Dogs were the first domesticated animal and, according to the archaeological evidence, have had a close relationship with humans for at least 15,000 years. The relationship between humans and dogs is the longest of all the domestic animals, yet the origin and history of perhaps our most iconic companion animal remain an enigma and a topic of much ongoing scientific debate.
Decades of archaeological and more recent genetic investigations across the world have so far failed to resolve the fundamental questions of where, when and why wolves formed the transformational partnership with humans that finally resulted in the first domestic dog.
Now, a new study by Uppsala University suggests that an individual’s genetic make-up has a great influence on whether they choose to acquire a dog. Genes appear to account for more than half of the difference in dog ownership.
In order to determine whether dog ownership has a heritable component, scientists compared the genetic make-up of twins (using the Swedish Twin Registry – the largest of its kind in the world) with dog ownership. Scientists found that a person’s genetic make-up appears to be a significant influence on whether they own a dog.
Tove Fall, lead author of the study, and Professor in Molecular Epidemiology at the Department of Medical Sciences and the Science for Life Laboratory, Uppsala University said, “As such, these findings have major implications in several different fields related to understanding dog-human interaction throughout history and in modern times. Although dogs and other pets are common household members across the globe, little is known how they impact our daily life and health. Perhaps some people have a higher innate propensity to care for a pet than others.”

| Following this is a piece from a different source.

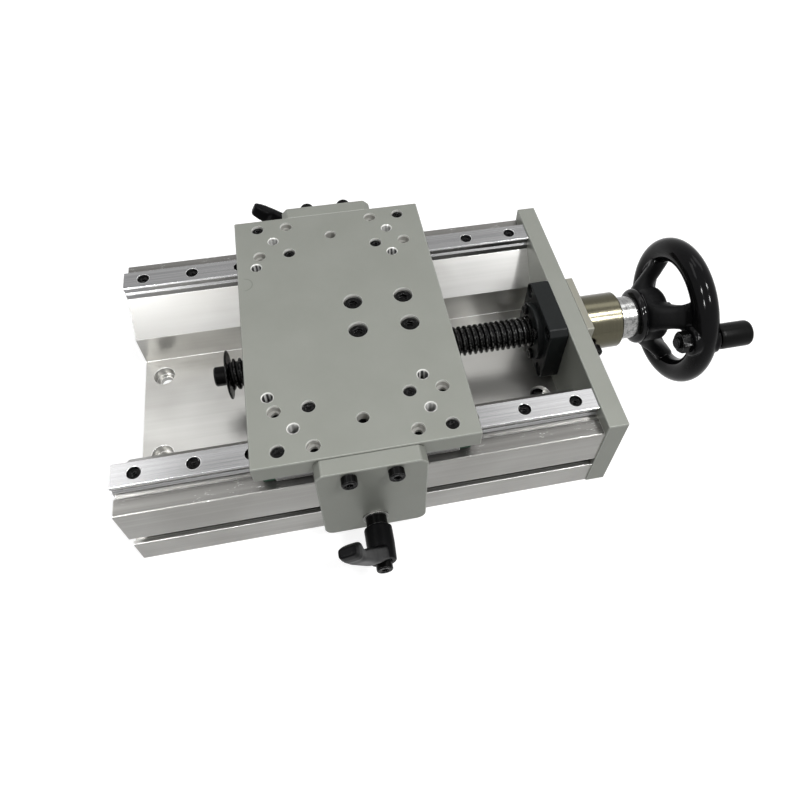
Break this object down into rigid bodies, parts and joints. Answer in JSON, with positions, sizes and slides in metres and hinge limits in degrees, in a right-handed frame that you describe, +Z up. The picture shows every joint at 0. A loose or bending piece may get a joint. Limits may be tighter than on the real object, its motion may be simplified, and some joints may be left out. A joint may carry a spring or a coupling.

Carri Westgarth, Lecturer in Human-Animal interaction at the University of Liverpool and co-author of the study, adds: “These findings are important as they suggest that supposed health benefits of owning a dog reported in some studies may be partly explained by different genetics of the people studied.”
Studying twins is a known strategy for unraveling the impacts of environment and genes on our biology and behavior. Since identical twins share their whole genome, and non-identical twins, all things considered on average share only half of the genetic variation, comparisons of the within-pair concordance of dog ownership between groups can reveal whether genetics play a role in owning a dog.
The researchers found concordance rates of dog ownership to be much larger in identical twins than in non-identical ones – supporting the view that genetics indeed plays a major role in the choice of owning a dog.
Patrik Magnusson, senior author of the study and Associate Professor in Epidemiology at the Department of Medical Epidemiology and Biostatistics at Karolinska Insitutet, Sweden said, “These kinds of twin studies cannot tell us exactly which genes are involved, but at least demonstrate for the first time that genetics and environment play about equal roles in determining dog ownership. The next obvious step is to try to identify which genetic variants affect this choice and how they relate to personality traits and other factors such as allergy.”
Zooarchaeologist and co-author of the study Keith Dobney, Chair of Human Palaeoecology in the Department of Archaeology, Classics and Egyptology at the University of Liverpool said, “The study has major implications for understanding the deep and enigmatic history of dog domestication. Decades of archaeological research have helped us construct a better picture of where and when dogs entered into the human world, but modern and ancient genetic data are now allowing us to directly explore why and how?”
The study is published in the journal Scientific Reports.